At Keefe Bruyette, 67 people died, many of whom had gathered in conference rooms and offices on the 88th and 89th floors. Some tried to reach the roof, a futile trek that the Sept. 11 Commission said might have been avoided if the city's 911 operators had known that the police had ruled out helicopter rescues and that an evacuation order had been issued.

The calls were released Friday in response to a Freedom of Information request made by The New York Times on Jan. 25, 2002, for public records concerning the events of Sept. 11. The city refused to release most of them on the grounds that they were needed to prosecute a man accused of complicity in the attacks, or contained opinions that were not subject to disclosure, or were so intensely personal that their release would be an invasion of privacy. The Times sued in state court, and nine family members of people killed in the attacks joined the case.

Judge Richard Braun of the State Supreme Court in Manhattan ruled in early 2003 that the vast majority of the records were public, but said that the city could remove the words of the 911 callers on privacy grounds. Over the next two years, the core of his ruling was affirmed by the appellate division and the New York State Court of Appeals.

City officials said that 130 calls were made to 911 from inside the buildings. Of that group, officials were able to identify 27 people and notified their next of kin this week that they could listen to the complete call.

While that might seem like a small number of calls given that approximately 15,000 people were at the trade center that morning, officials said that many of those who got through to 911 were with large groups of people.

In the offices of Cantor Fitzgerald in the north tower, 25 to 50 people found refuge in a conference room on the 104th floor. One man, Andrew Rosenblum, reached his wife in Long Island, and gave her the names and home phone numbers of colleagues who were with him. As he recited the information, she relayed it to neighbors. Rosenblum also called a friend and said that the group had used computer terminals to smash windows for fresh air.

Such drastic actions appeared to have been discouraged by the operator. Another Cantor Fitzgerald employee on the 104th floor was Richard Caggiano, who called 911 at 8:53, seven minutes after the plane hit the north tower.
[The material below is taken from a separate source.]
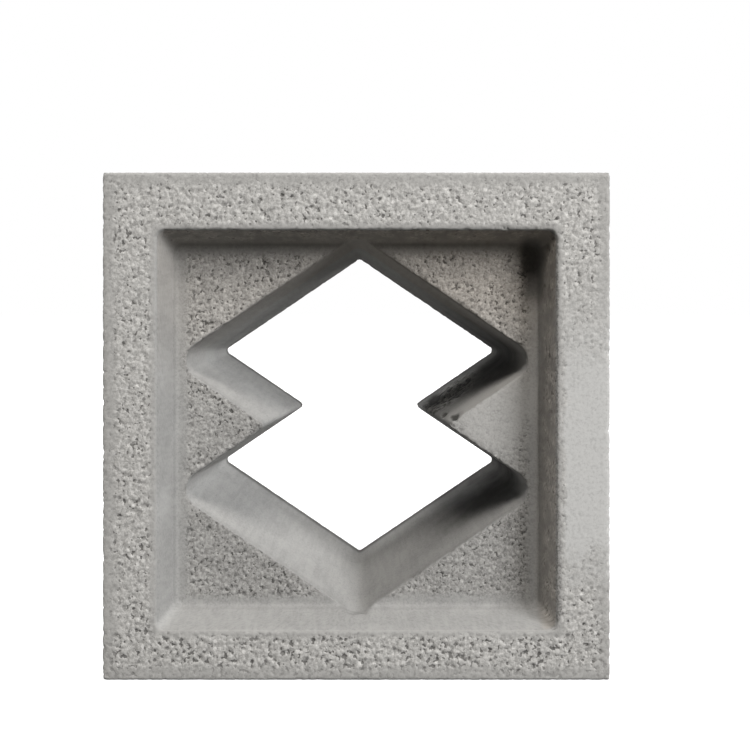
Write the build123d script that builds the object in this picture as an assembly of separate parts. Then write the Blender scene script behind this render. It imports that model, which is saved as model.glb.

"Don't do that, sir," the operator said. "Don't do that. There's help on the way, sir. Hold on." Caggiano's words, which were not made public, prompted a question from the operator.

"Are y'all in a particular room?" she asked. "How many?" She listened, then said, "25 or 30 in a back room. O.K. They're on the way. They're already there. You can't hear the sirens?"

Just before the south tower collapsed at 9:59 a.m., a spurt of calls reached the 911 operators. One of these was from Shimmy Biegeleisen, who worked for Fiduciary Trust in the south tower on computer systems. He was on the 97th floor where, by chance, an emergency drill had been scheduled for that day.

Biegeleisen called his home in Brooklyn, spoke with his wife and prayed with a friend, Jack Edelman, who remembered hearing him say: "Of David. A psalm. The earth is the Lord's and all that is in it, the world and those that live in it." At 9:52, he called 911.

The building had seven more minutes before it would collapse. Biegeleisen would spend those minutes telling first the police operator, then the fire dispatcher, that he was on the 97th floor with six people, that the smoke had gotten heavy. The police operator tried to encourage Biegeleisen.

"Heavy smoke. O.K. Sir, please try to keep calm. We'll send somebody up there immediately. Hold on. Stay on the line. I'm contacting EMS. Hold on. I'm connecting you to the ambulance service now." As his call was transferred to the ambulance service, once again, the information about the smoke and the 97th floor was sought and delivered.

"Sir, any smoke over there?" asked the ambulance dispatcher. "O.K. the best thing to do is to keep - keep down on the ground. All right? O.K.?" The ambulance dispatcher hung up, but the original operator stayed on the line with Biegeleisen.

She could be heard speaking briefly with someone else in the room, and then turned her attention back to him "We'll disengage. O.K.?" the operator asked. "There were notifications made. We made the notifications. If there's any further, you let us know. You can call back." Seconds later, the building collapsed.